Возможно, Остроумова не хотела, чтобы эти «нехудожественные» качества превалировали в ее образе. Однако о них ненавязчиво свидетельствуют документы. Например, трогательная записка директору Русского музея Георгию Лебедеву, написанная в Ленинграде в апреле 1943 года, — с просьбой выделить несколько грядок на музейной территории для посадки овощей.
Или завещание художницы (1951), которым она, Анна Петровна Остроумова-Лебедева, проживающая на улице имени своего покойного мужа — химика Сергея Лебедева, передает Русскому музею «все творения, сделанные за всю жизнь». Последняя воля изложена стилем вергилиевского хлебопашца, который славно потрудился и теперь уходит на покой с чувством исполненного долга, а в конце — скрупулезная опись всего наследства, вплоть до мастики и банки с олифой.

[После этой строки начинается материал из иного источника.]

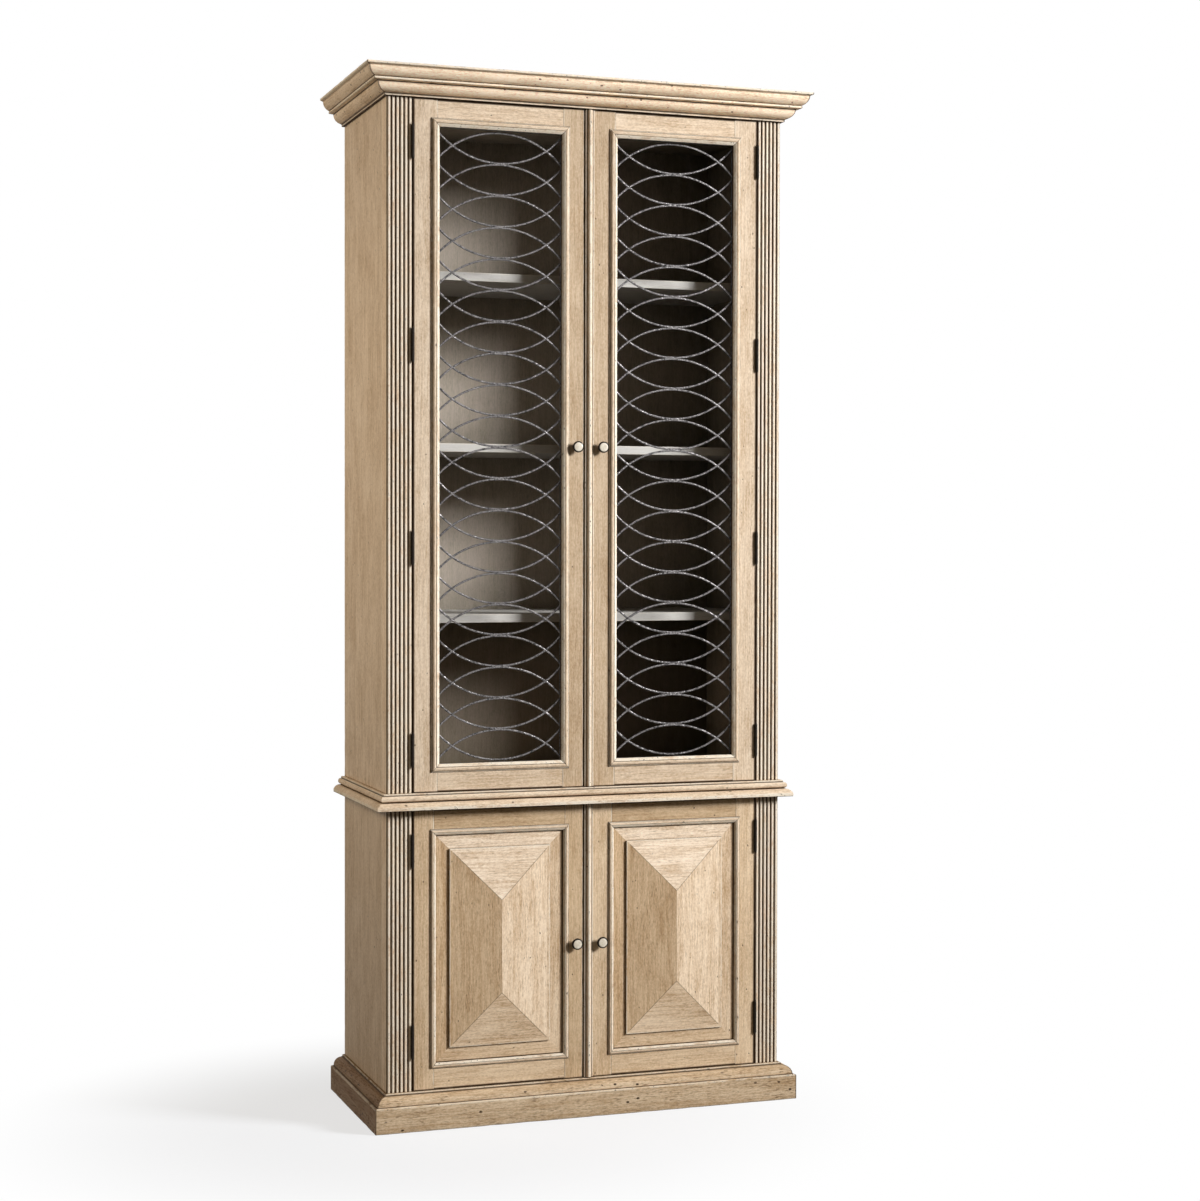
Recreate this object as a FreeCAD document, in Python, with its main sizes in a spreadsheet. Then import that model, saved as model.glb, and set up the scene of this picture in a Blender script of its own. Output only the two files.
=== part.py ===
# Display cabinet in two cases: grille doors above, raised-panel doors below, reeded corner posts.
# Millimetres. +Z is up, the front looks towards -Y, and the origin is the middle of the footprint
# at floor level. A right-hand piece mirrors its left-hand twin about the plane X = 0.
import FreeCAD, Part

import math
import os
import re

import Sketcher

# Driving sizes, in millimetres unless the name says share or count.
SIZES = {
    # Whole cabinet
    "case_width": 980,
    "case_depth": 425,
    "board_thickness": 18,
    "side_thickness": 19,
    "back_thickness": 8,
    "wood_fit": 0.1,
    "cut_overrun": 120,
    # Plinth
    "plinth_height": 85,
    "plinth_overhang": 35,
    "plinth_board": 22,
    "plinth_ledge": 28,
    "ledge_depth": 40,
    "foot_radius": 16,
    "foot_height": 8,
    "foot_stem_radius": 4,
    "foot_inset": 48,
    # Lower case
    "base_height": 652,
    "base_top_thickness": 18,
    "base_top_overhang": 28,
    "base_shelf_rise": 300,
    "base_shelf_setback": 54,
    # Upper case
    "hutch_base_thickness": 20,
    "hutch_base_overhang": 12.5,
    "hutch_height": 1597,
    "shelf_thickness": 20,
    "shelf_setback": 68,
    "shelf_end_gap": 0.3,
    "lowest_shelf_rise": 409,
    "shelf_pitch": 401,
    "shelf_count": 3,
    "pin_hole_inset": 42,
    "shelf_pin_radius": 3,
    "shelf_pin_length": 20,
    "joining_screw_radius": 3,
    "joining_screw_length": 34,
    "joining_head_radius": 5.5,
    "joining_head_height": 3,
    "joining_screw_inset": 90,
    # Reeded corner posts
    "post_width": 60,
    "post_depth": 48,
    "reed_count": 6,
    "reed_depth": 4,
    # Cornice
    "crown_height": 66,
    "crown_overhang": 61,
    "crown_inset": 22,
    # Doors
    "door_thickness": 22,
    "door_gap": 2,
    "seam_gap": 2.5,
    "door_back_gap": 2,
    "grille_side_margin": 62,
    "grille_centre_margin": 69,
    "grille_top_margin": 61,
    "grille_bottom_margin": 64,
    "panel_side_margin": 54,
    "panel_centre_margin": 63,
    "panel_top_margin": 59,
    "panel_bottom_margin": 61,
    "upper_knob_rise": 801,
    "lower_knob_rise": 319,
    # Mouldings round the door openings
    "grille_moulding_width": 19,
    "grille_moulding_height": 8,
    "bead_width": 13,
    "bead_height": 7,
    "moulding_lip": 4,
    "grille_lip_depth": 6,
    # Seam strips
    "seam_strip_width": 22,
    "seam_strip_height": 9,
    # Grilles and what holds them
    "rebate_width": 9,
    "rebate_setback": 11,
    "grille_thickness": 3,
    "grille_fit": 0.5,
    "grille_edge_bar": 12,
    "lens_count": 20,
    "arc_width": 4.6,
    "arc_end_gap": 4.5,
    "arc_pair_offset": 3.1,
    "crossing_inset": 34.5,
    # Raised panels
    "panel_recess": 3,
    "panel_thickness": 14,
    "tongue_thickness": 6,
    "tongue_length": 9.5,
    "groove_depth": 10,
    "groove_setback": 7,
    "flat_margin": 33,
    "field_step": 5,
    "field_rise": 15,
    # Knobs
    "knob_radius": 13.5,
    "knob_projection": 17,
    "knob_spacing": 63,
    "knob_inlay_radius": 11.2,
    "knob_inlay_height": 0.7,
    "knob_screw_radius": 2,
    "knob_screw_reach": 6,
    "knob_screw_head_radius": 4.5,
    "knob_screw_head_height": 2.4,
    # Hinges
    "hinge_height": 76,
    "leaf_thickness": 1.4,
    "leaf_width": 18,
    "knuckle_radius": 4,
    "knuckle_count": 5,
    "knuckle_gap": 0.3,
    "hinge_pin_radius": 2,
    "hinge_pin_fit": 0.05,
    "hinge_tip_radius": 2.8,
    "tip_seat_share": 0.65,
    "pin_standoff": 4.2,
    "upper_hinge_count": 4,
    "upper_hinge_margin": 97.5,
    "lower_hinge_foot": 113,
    "lower_hinge_head": 93,
    "hinge_screw_pitch": 26,
    "screw_row_share": 0.55,
    "hinge_screw_radius": 1.6,
    "hinge_screw_head_radius": 3.1,
    "hinge_screw_length": 14,
    # Catches
    "catch_width": 34,
    "catch_depth": 14,
    "catch_height": 12,
    "catch_offset": 40,
    "strike_width": 26,
    "strike_height": 9,
    "strike_thickness": 1,
    "catch_gap": 0.3,
}

# Places and sizes that follow from the driving sizes.
PLACES = {
    "half_width": "case_width / 2",
    "front": "0 - (case_depth - crown_overhang) / 2",
    "back": "front + case_depth",
    "door_back": "front + door_thickness",
    "inner_front": "door_back + door_back_gap",
    "panel_front": "front + post_depth",
    "back_panel_front": "back - back_thickness",
    "inner_half": "half_width - side_thickness",
    "door_half": "half_width - post_width - door_gap",
    "base_end": "plinth_height + base_height",
    "hutch_base_foot": "base_end + base_top_thickness",
    "hutch_foot": "hutch_base_foot + hutch_base_thickness",
    "hutch_end": "hutch_foot + hutch_height",
    "shelf_front": "front + shelf_setback",
    "base_shelf_front": "front + base_shelf_setback",
    "shelf_back": "back_panel_front - shelf_end_gap",
    "base_shelf_foot": "plinth_height + board_thickness + base_shelf_rise",
    "lower_door_foot": "plinth_height + door_gap",
    "lower_door_end": "base_end - door_gap",
    "upper_door_foot": "hutch_foot + door_gap",
    "upper_door_end": "hutch_end - door_gap",
    "upper_knob_place": "upper_door_foot + upper_knob_rise",
    "lower_knob_place": "lower_door_foot + lower_knob_rise",
    "upper_hinge_span": "upper_door_end - upper_door_foot - 2 * upper_hinge_margin",
    "upper_hinge_pitch": "upper_hinge_span / (upper_hinge_count - 1)",
    "hinge_x": "half_width - post_width - door_gap / 2",
    "hinge_y": "front - pin_standoff",
    "leaf_start": "knuckle_radius + wood_fit",
    "knuckle_height": "hinge_height / knuckle_count",
}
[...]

Выставка, посвященная Остроумовой-Лебедевой, хороша разнообразием посылов. С одной стороны, она показывает неожиданное сближение российской и японской культур с ее буддистским представлением о бренности жизни. С другой — жизненный путь художницы неопровержимо свидетельствует: человек может быть не только созерцателем эфемерного мира, но и устроителем своей биографии. Как гравер Остроумова-Лебедева имела дело в основном с абрисом, силуэтом, линией. «Тонко, да не рвется» — так можно сказать и про линии ее судьбы.